## WHAT TO DO
Repeat the full listing, word for word.

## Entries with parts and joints
** BEGIN **
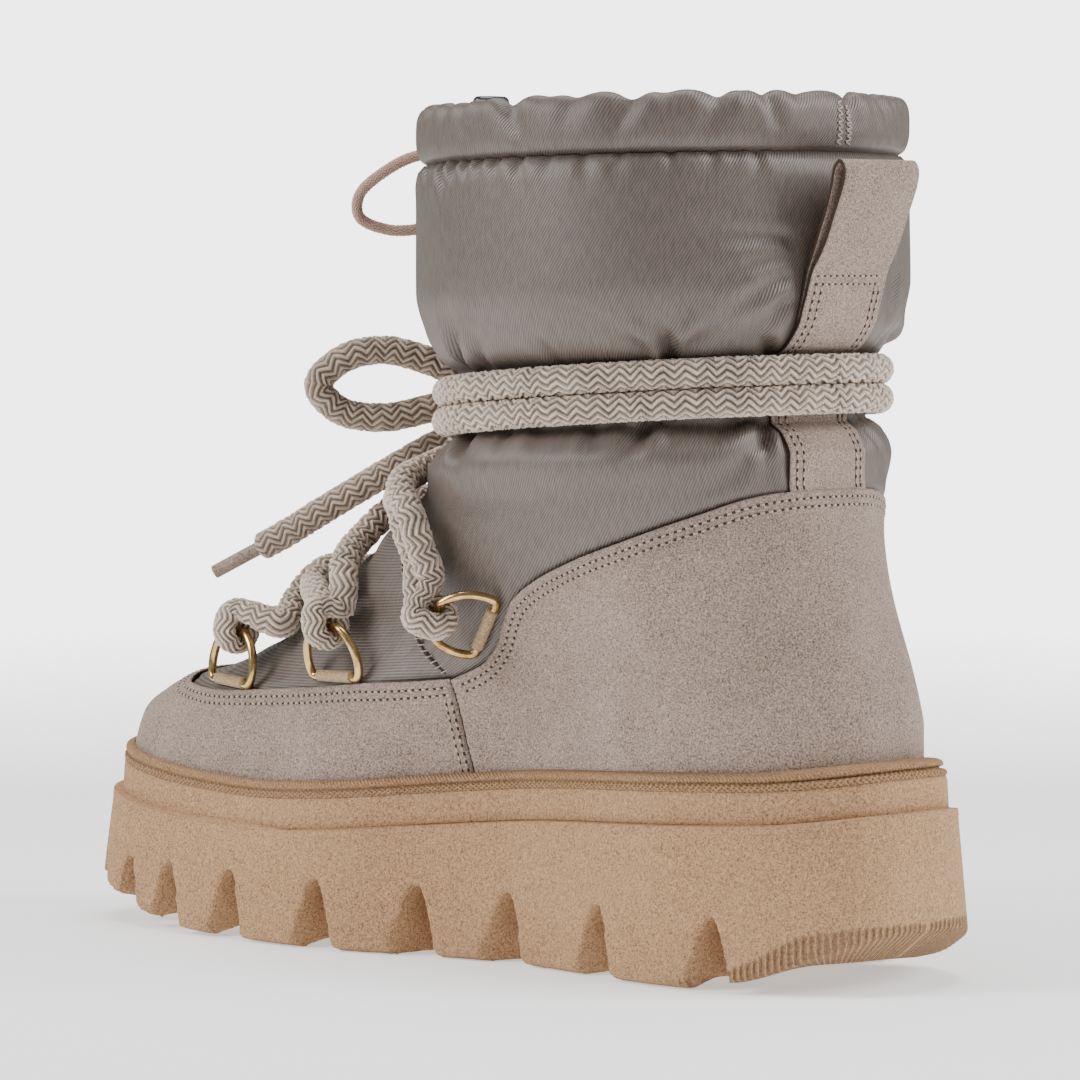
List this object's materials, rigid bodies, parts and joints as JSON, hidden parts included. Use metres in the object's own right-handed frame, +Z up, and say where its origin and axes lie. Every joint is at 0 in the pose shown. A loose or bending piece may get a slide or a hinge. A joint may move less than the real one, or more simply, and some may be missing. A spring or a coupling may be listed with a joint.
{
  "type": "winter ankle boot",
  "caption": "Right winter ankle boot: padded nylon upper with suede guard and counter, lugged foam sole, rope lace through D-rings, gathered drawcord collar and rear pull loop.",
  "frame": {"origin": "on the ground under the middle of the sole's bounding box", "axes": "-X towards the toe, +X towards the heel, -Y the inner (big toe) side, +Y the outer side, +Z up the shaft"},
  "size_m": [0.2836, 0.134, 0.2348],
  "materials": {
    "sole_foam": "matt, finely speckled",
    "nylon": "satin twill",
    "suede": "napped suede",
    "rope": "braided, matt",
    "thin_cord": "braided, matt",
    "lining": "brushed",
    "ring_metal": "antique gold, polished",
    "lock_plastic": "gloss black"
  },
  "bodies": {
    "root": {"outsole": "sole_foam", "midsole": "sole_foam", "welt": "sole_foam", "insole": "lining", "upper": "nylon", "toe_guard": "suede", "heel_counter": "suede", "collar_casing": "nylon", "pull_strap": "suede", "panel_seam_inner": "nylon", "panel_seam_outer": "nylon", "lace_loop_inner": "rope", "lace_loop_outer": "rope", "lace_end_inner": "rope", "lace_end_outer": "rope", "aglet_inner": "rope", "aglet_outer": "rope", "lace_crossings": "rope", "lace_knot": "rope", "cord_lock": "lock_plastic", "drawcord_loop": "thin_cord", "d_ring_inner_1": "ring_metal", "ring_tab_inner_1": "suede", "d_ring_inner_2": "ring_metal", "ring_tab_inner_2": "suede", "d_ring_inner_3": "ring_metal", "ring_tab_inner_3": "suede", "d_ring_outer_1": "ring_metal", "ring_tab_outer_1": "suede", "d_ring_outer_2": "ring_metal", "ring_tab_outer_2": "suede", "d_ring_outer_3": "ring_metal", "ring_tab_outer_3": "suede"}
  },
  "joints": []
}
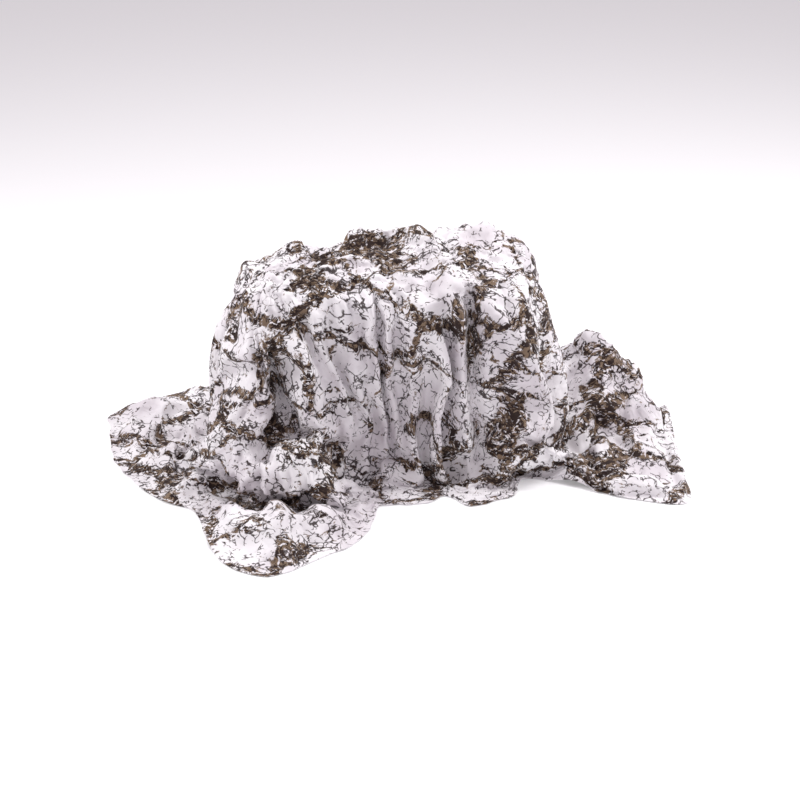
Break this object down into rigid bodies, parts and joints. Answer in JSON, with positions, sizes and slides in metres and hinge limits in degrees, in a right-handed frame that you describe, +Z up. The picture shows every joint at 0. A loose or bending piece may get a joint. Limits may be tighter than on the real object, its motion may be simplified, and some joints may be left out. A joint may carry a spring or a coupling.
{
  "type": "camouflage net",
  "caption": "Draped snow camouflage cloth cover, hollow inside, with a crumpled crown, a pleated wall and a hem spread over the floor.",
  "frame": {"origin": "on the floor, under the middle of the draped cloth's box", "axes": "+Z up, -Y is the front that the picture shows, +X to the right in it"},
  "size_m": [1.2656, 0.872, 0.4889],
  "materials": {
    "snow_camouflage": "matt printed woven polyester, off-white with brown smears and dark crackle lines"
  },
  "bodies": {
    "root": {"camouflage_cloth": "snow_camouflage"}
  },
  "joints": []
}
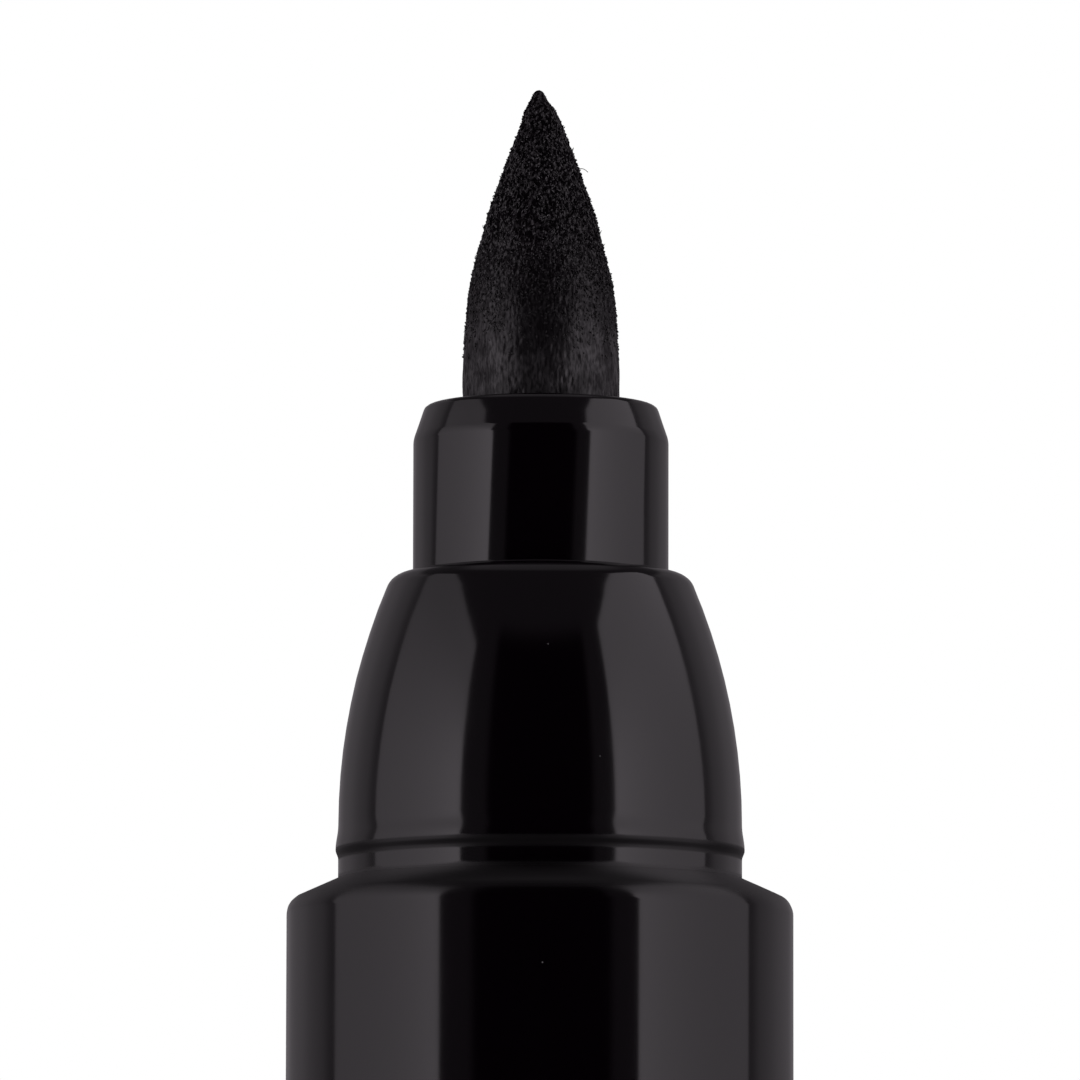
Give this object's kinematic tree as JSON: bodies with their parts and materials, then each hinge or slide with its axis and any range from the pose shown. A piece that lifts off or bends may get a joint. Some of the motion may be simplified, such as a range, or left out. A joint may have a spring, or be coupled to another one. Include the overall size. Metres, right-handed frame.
** END **
## WRITTEN SOLUTION
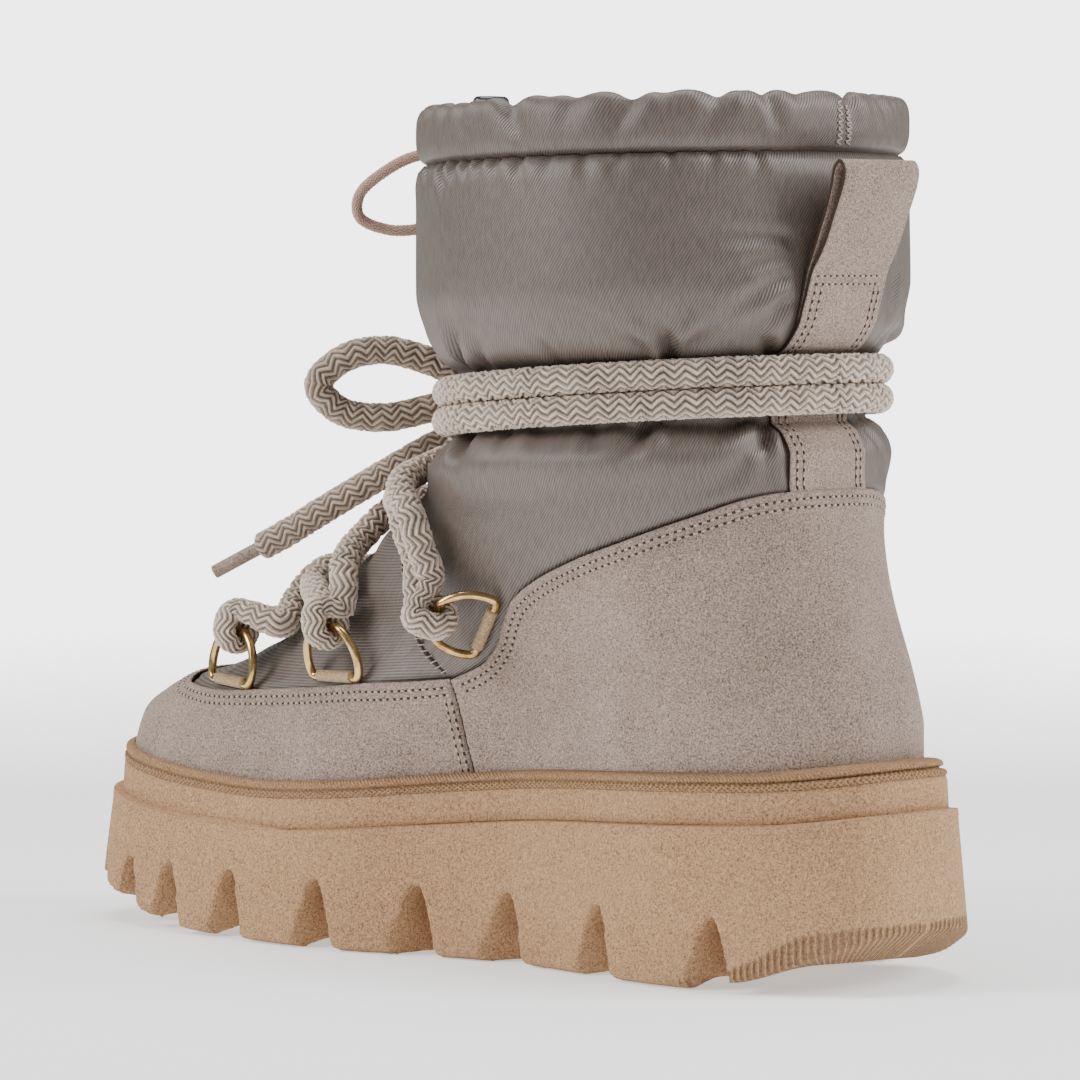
List this object's materials, rigid bodies, parts and joints as JSON, hidden parts included. Use metres in the object's own right-handed frame, +Z up, and say where its origin and axes lie. Every joint is at 0 in the pose shown. A loose or bending piece may get a slide or a hinge. A joint may move less than the real one, or more simply, and some may be missing. A spring or a coupling may be listed with a joint.
{
  "type": "winter ankle boot",
  "caption": "Right winter ankle boot: padded nylon upper with suede guard and counter, lugged foam sole, rope lace through D-rings, gathered drawcord collar and rear pull loop.",
  "frame": {"origin": "on the ground under the middle of the sole's bounding box", "axes": "-X towards the toe, +X towards the heel, -Y the inner (big toe) side, +Y the outer side, +Z up the shaft"},
  "size_m": [0.2836, 0.134, 0.2348],
  "materials": {
    "sole_foam": "matt, finely speckled",
    "nylon": "satin twill",
    "suede": "napped suede",
    "rope": "braided, matt",
    "thin_cord": "braided, matt",
    "lining": "brushed",
    "ring_metal": "antique gold, polished",
    "lock_plastic": "gloss black"
  },
  "bodies": {
    "root": {"outsole": "sole_foam", "midsole": "sole_foam", "welt": "sole_foam", "insole": "lining", "upper": "nylon", "toe_guard": "suede", "heel_counter": "suede", "collar_casing": "nylon", "pull_strap": "suede", "panel_seam_inner": "nylon", "panel_seam_outer": "nylon", "lace_loop_inner": "rope", "lace_loop_outer": "rope", "lace_end_inner": "rope", "lace_end_outer": "rope", "aglet_inner": "rope", "aglet_outer": "rope", "lace_crossings": "rope", "lace_knot": "rope", "cord_lock": "lock_plastic", "drawcord_loop": "thin_cord", "d_ring_inner_1": "ring_metal", "ring_tab_inner_1": "suede", "d_ring_inner_2": "ring_metal", "ring_tab_inner_2": "suede", "d_ring_inner_3": "ring_metal", "ring_tab_inner_3": "suede", "d_ring_outer_1": "ring_metal", "ring_tab_outer_1": "suede", "d_ring_outer_2": "ring_metal", "ring_tab_outer_2": "suede", "d_ring_outer_3": "ring_metal", "ring_tab_outer_3": "suede"}
  },
  "joints": []
}
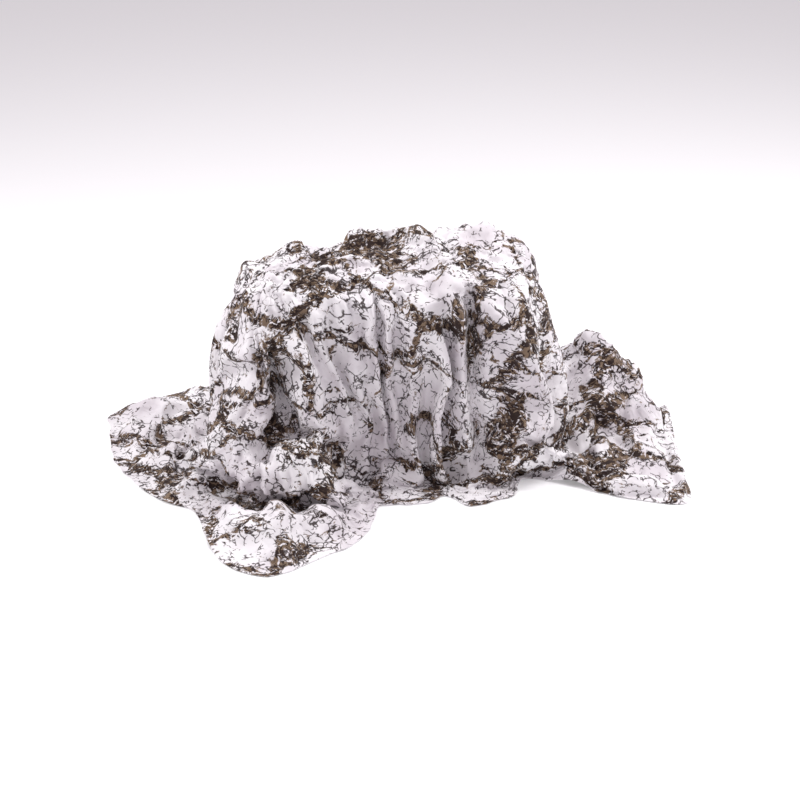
Break this object down into rigid bodies, parts and joints. Answer in JSON, with positions, sizes and slides in metres and hinge limits in degrees, in a right-handed frame that you describe, +Z up. The picture shows every joint at 0. A loose or bending piece may get a joint. Limits may be tighter than on the real object, its motion may be simplified, and some joints may be left out. A joint may carry a spring or a coupling.
{
  "type": "camouflage net",
  "caption": "Draped snow camouflage cloth cover, hollow inside, with a crumpled crown, a pleated wall and a hem spread over the floor.",
  "frame": {"origin": "on the floor, under the middle of the draped cloth's box", "axes": "+Z up, -Y is the front that the picture shows, +X to the right in it"},
  "size_m": [1.2656, 0.872, 0.4889],
  "materials": {
    "snow_camouflage": "matt printed woven polyester, off-white with brown smears and dark crackle lines"
  },
  "bodies": {
    "root": {"camouflage_cloth": "snow_camouflage"}
  },
  "joints": []
}
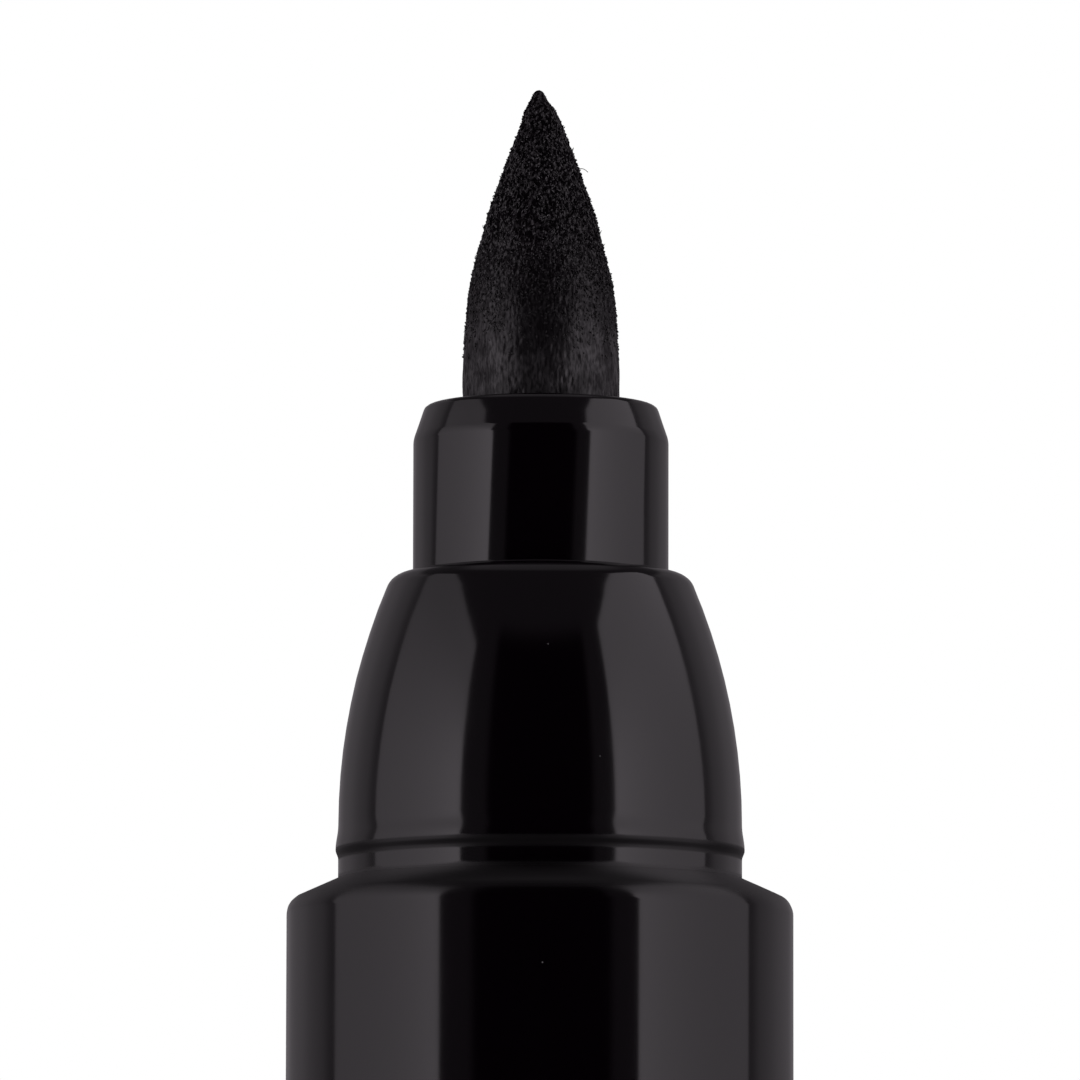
Give this object's kinematic tree as JSON: bodies with their parts and materials, then each hinge or slide with its axis and any range from the pose shown. A piece that lifts off or bends may get a joint. Some of the motion may be simplified, such as a range, or left out. A joint may have a spring, or be coupled to another one. Include the overall size. Metres, right-handed frame.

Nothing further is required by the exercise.